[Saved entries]
** START **

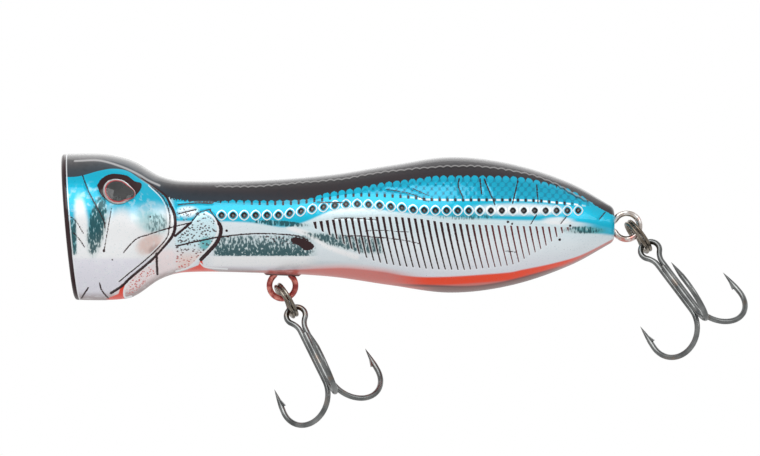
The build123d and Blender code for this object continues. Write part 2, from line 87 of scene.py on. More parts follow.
def outline(s):
    """Top, bottom and half width of the body at each s, by a cubic through OUTLINE."""
    at = np.clip(np.asarray(s, float) / LENGTH, 0, 1)
    x, rows = OUTLINE[:, 0], OUTLINE[:, 1:]
    slope = np.empty_like(rows)
    slope[1:-1] = (rows[2:] - rows[:-2]) / (x[2:] - x[:-2])[:, None]
    slope[0] = (rows[1] - rows[0]) / (x[1] - x[0])
    slope[-1] = (rows[-1] - rows[-2]) / (x[-1] - x[-2])
    i = np.clip(np.searchsorted(x, at, side="right") - 1, 0, len(x) - 2)
    span = (x[i + 1] - x[i])[..., None]
    t = (at - x[i])[..., None] / span
    return (
        rows[i] * (2 * t**3 - 3 * t**2 + 1)
        + slope[i] * span * (t**3 - 2 * t**2 + t)
        + rows[i + 1] * (3 * t**2 - 2 * t**3)
        + slope[i + 1] * span * (t**3 - t**2)
    )


def smooth(edge0, edge1, x):
    """0 below edge0, 1 above edge1, smooth between."""
    t = np.clip((x - edge0) / (edge1 - edge0), 0, 1)
    return t * t * (3 - 2 * t)


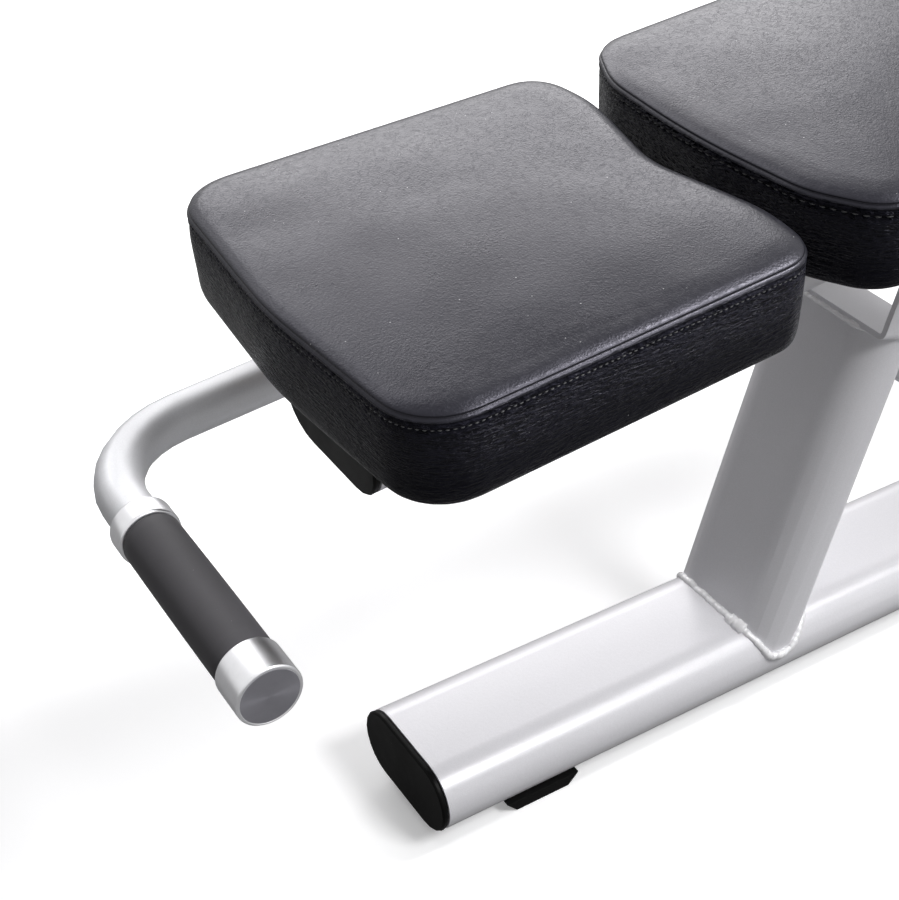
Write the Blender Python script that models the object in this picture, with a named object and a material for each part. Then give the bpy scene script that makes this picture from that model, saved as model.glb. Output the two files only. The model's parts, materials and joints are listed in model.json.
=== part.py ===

** END **

## GOAL
Write out word for word only the lines from the start of the entries down to the line with "return t * t * (3 - 2 * t)", please, including both ends.

## ANSWER FOR THIS EXERCISE
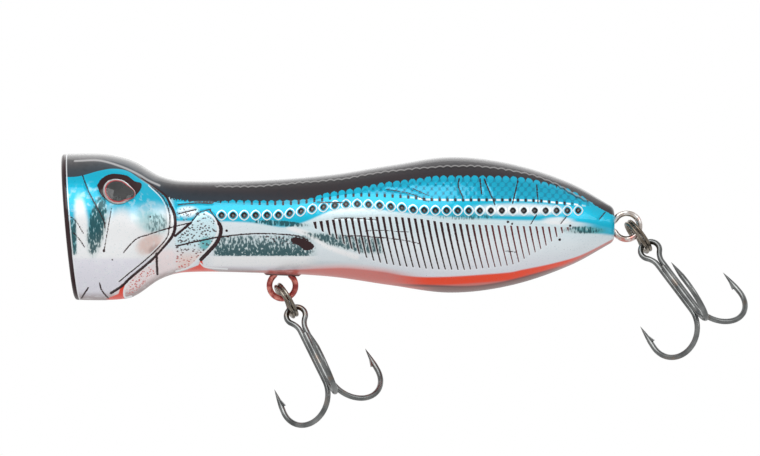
The build123d and Blender code for this object continues. Write part 2, from line 87 of scene.py on. More parts follow.
def outline(s):
    """Top, bottom and half width of the body at each s, by a cubic through OUTLINE."""
    at = np.clip(np.asarray(s, float) / LENGTH, 0, 1)
    x, rows = OUTLINE[:, 0], OUTLINE[:, 1:]
    slope = np.empty_like(rows)
    slope[1:-1] = (rows[2:] - rows[:-2]) / (x[2:] - x[:-2])[:, None]
    slope[0] = (rows[1] - rows[0]) / (x[1] - x[0])
    slope[-1] = (rows[-1] - rows[-2]) / (x[-1] - x[-2])
    i = np.clip(np.searchsorted(x, at, side="right") - 1, 0, len(x) - 2)
    span = (x[i + 1] - x[i])[..., None]
    t = (at - x[i])[..., None] / span
    return (
        rows[i] * (2 * t**3 - 3 * t**2 + 1)
        + slope[i] * span * (t**3 - 2 * t**2 + t)
        + rows[i + 1] * (3 * t**2 - 2 * t**3)
        + slope[i + 1] * span * (t**3 - t**2)
    )


def smooth(edge0, edge1, x):
    """0 below edge0, 1 above edge1, smooth between."""
    t = np.clip((x - edge0) / (edge1 - edge0), 0, 1)
    return t * t * (3 - 2 * t)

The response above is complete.